The poor already have a voice. Let’s just get that out of  the way.

It baffles me why the development community at large continues to market their initiatives as “giving voice” to this or that community. This includes large development institutions down to do-gooder initiatives.

The reason I have a bone to pick with this, is that terminology matters. The same reasons we need to stop calling the poor “recipients,” is the same reason we need to stop saying that we are uplifting them by “giving them voice.”

The poor don’t need to be given a voice, per se. They need to be given the microphone. So they can speak for themselves. We need to make room at the podium so they represent themselves. We need to give them the floor so they can stand up for themselves.

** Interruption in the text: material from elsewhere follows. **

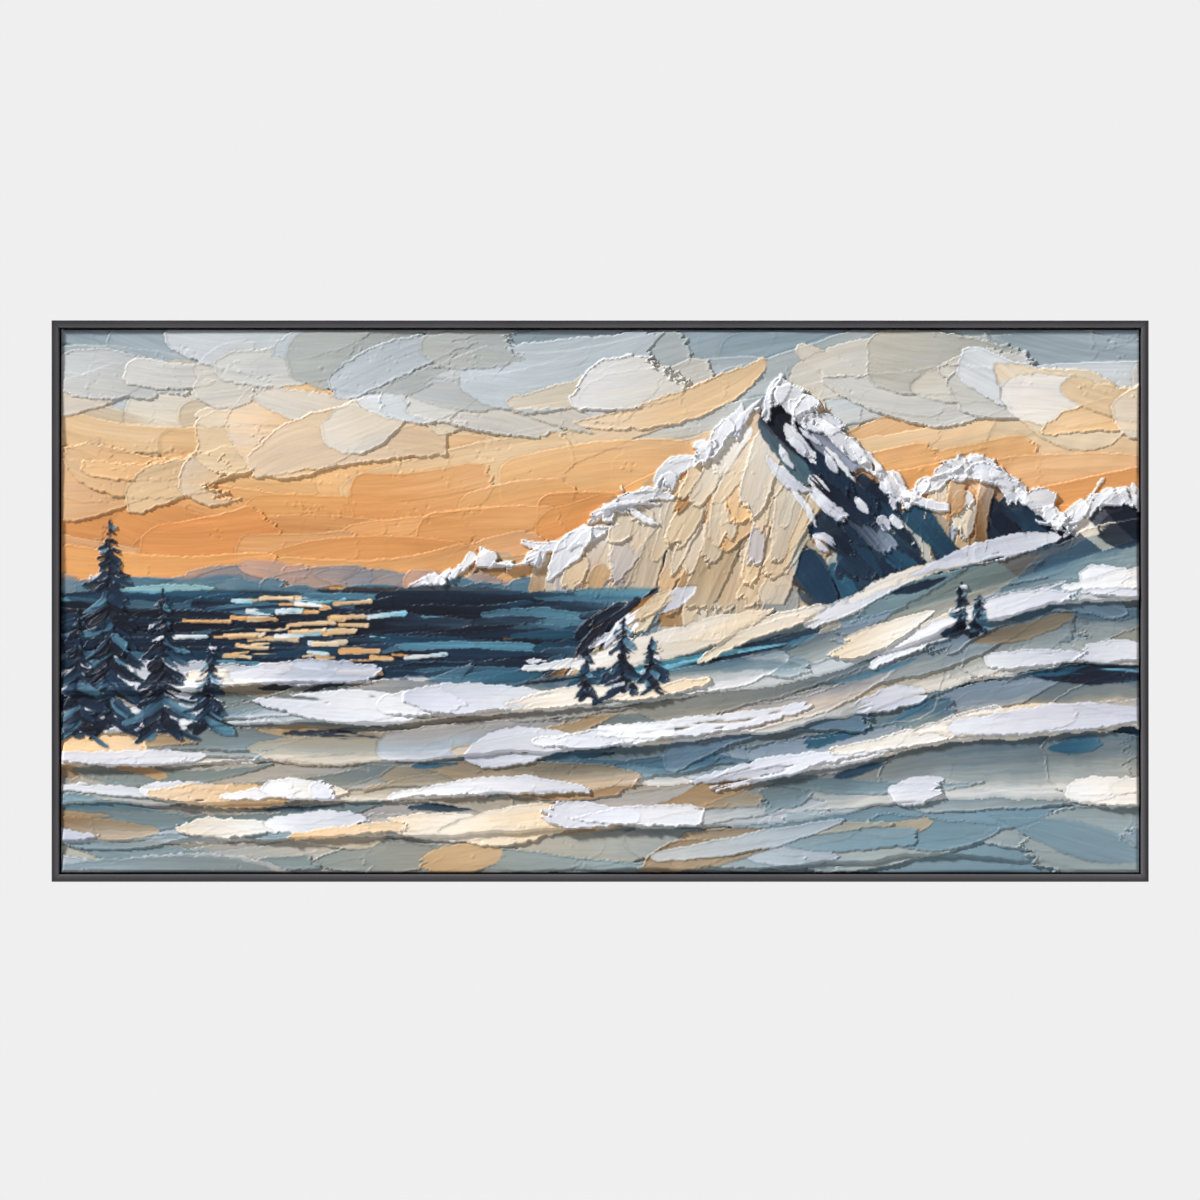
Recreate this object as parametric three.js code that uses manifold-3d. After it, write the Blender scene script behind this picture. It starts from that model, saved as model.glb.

This is the very reason I thought Villages in Action was a good idea. We didn’t drop a 10 megabit connection in a village without water or electricity, build a stage, and install microphones and cameras so we could “give voice” to a community only referred to as numbers on charts and figures at UN MDG summits. We went there to extend the microphone, and to amplify the voice they already had to a global scale.

There’s something empowering about one’s ability to hear their own voice, amplified. It says, “I am!” It says, “I am present!” It says, “I exist!” and it says, “I matter!” More importantly, it says, “I can do this!”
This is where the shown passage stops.